As counterbalance to the scurf post, here are some photos of our experimental mini-garden, as well as some old-friend roses (and a few weeds).
We've taken off the tomatoes' protective covers:
We've even had a few of the little orange tomatoes to eat already.
Here's the basil, beginning to look sturdy and like it might support future pesto-making, especially that one on the left:
These red roses represent a number of bushes that have survived (and thrived) despite intermittent care over the years.

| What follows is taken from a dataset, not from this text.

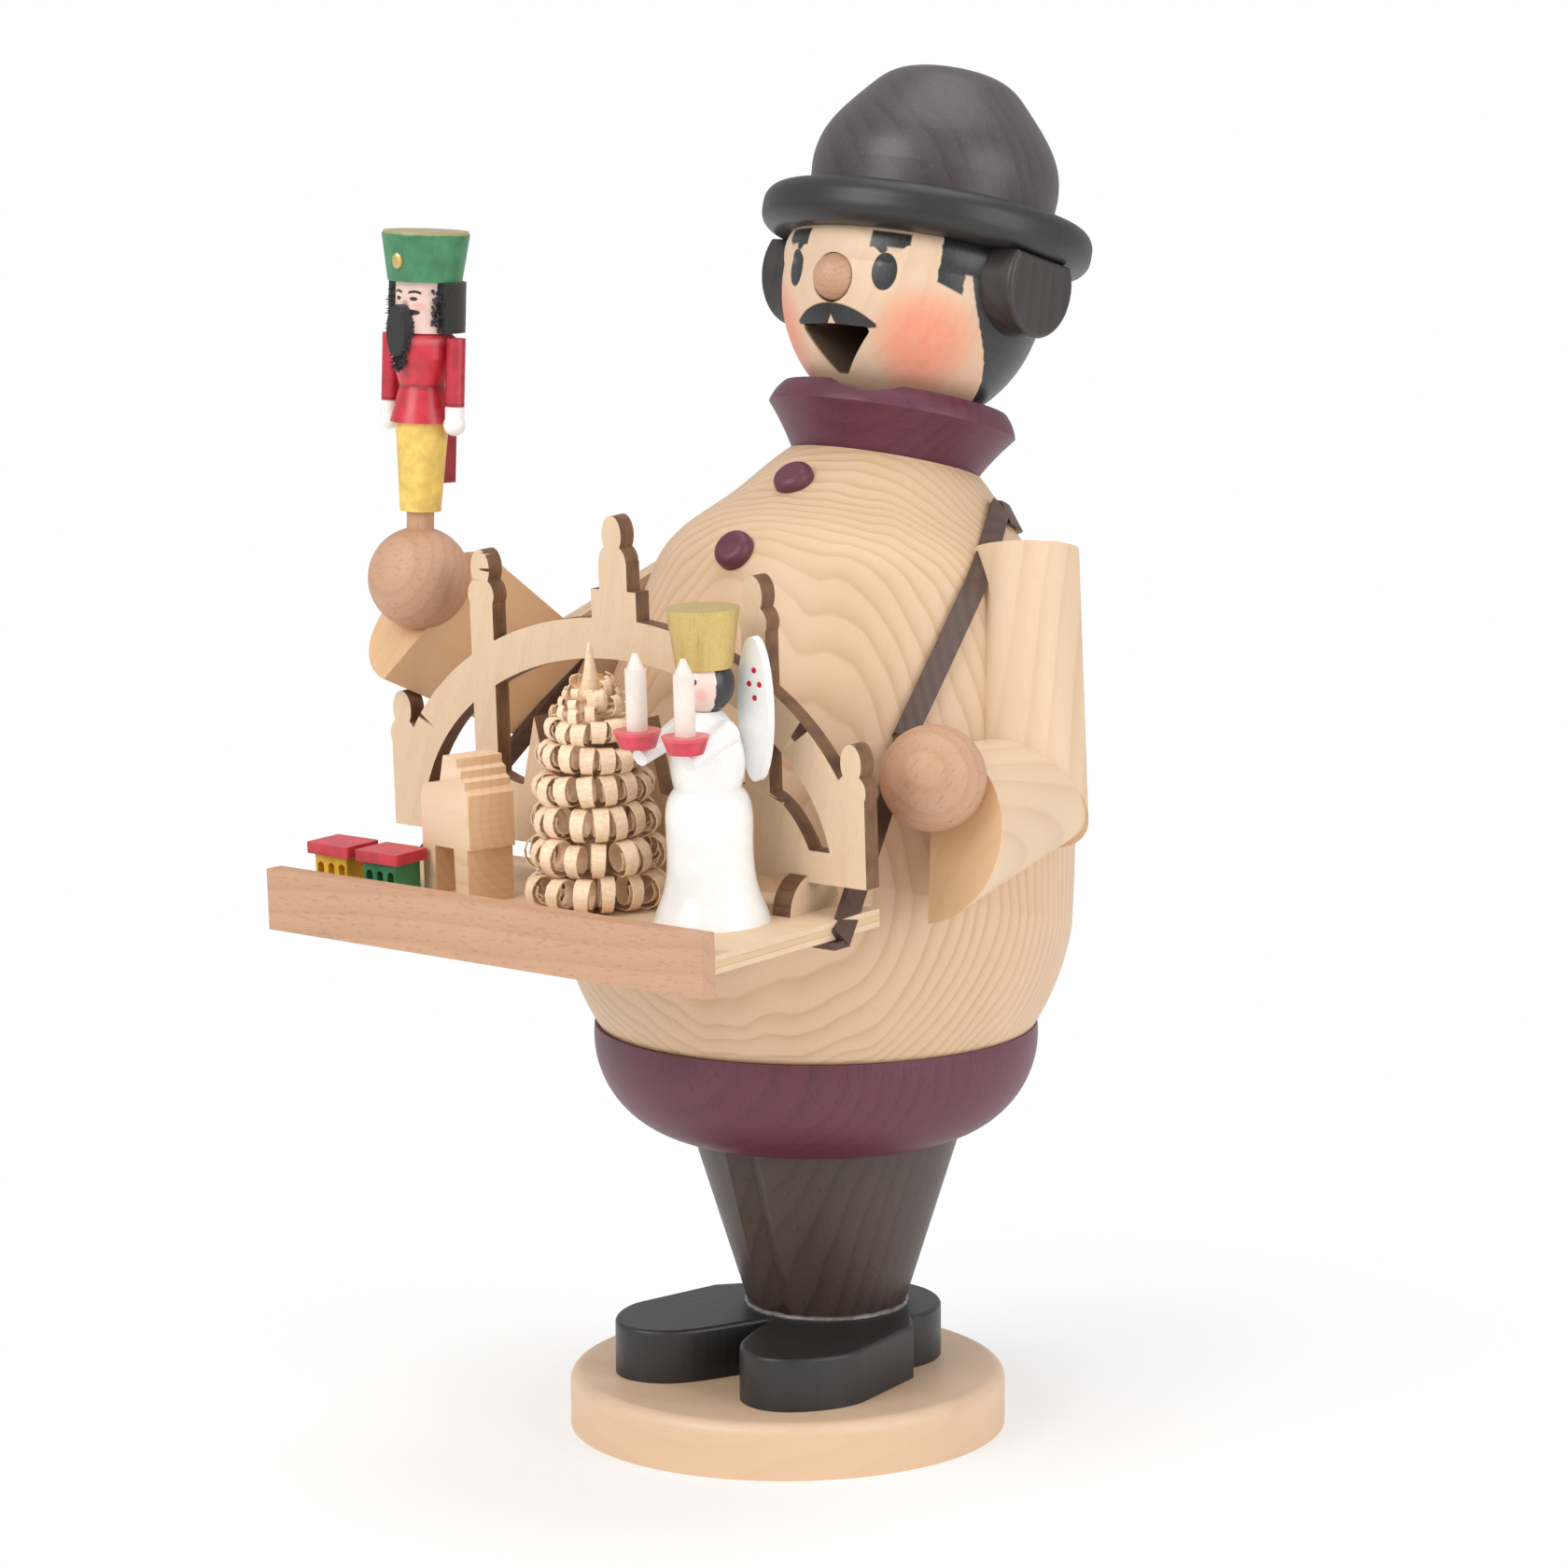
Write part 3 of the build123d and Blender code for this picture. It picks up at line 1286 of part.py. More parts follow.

I've pulled out the thistle and bindweed at lower right. Pulling thistle and bindweed is one of the primary, unending tasks of gardening in this area. One of the most stalwart organic gardeners I've met suggested that these persistent noxious weeds warrant chemical attack, but I haven't been able to bring myself to do that (it's not like the chemicals work any better than pulling anyway, as far as research indicates). So I pull, and pull, and. . . .
My personal rose bush offered a few blossoms this week:
It has incredibly nasty thorns (small, plentiful) everywhere, so pruning it is always a challenge, and it sends up long stalks that need a bit of pruning, in addition to having some dead canes that need to come out. But the blooms are, in my opinion, exquisite and worth the sting:
I usually like single roses. Maybe some day I'll get some planted in the yard. Meanwhile, I do love this one. And it's definitely as sturdy as a plant needs to be to hang on in my garden. It's an Autumn Damask.
I think I like my roses to have as much history as my fibers. One of the links I found says this rose has been grown since 1000 B.C.E. Another says it was bred "before 1600." In any case, it's been around for a while.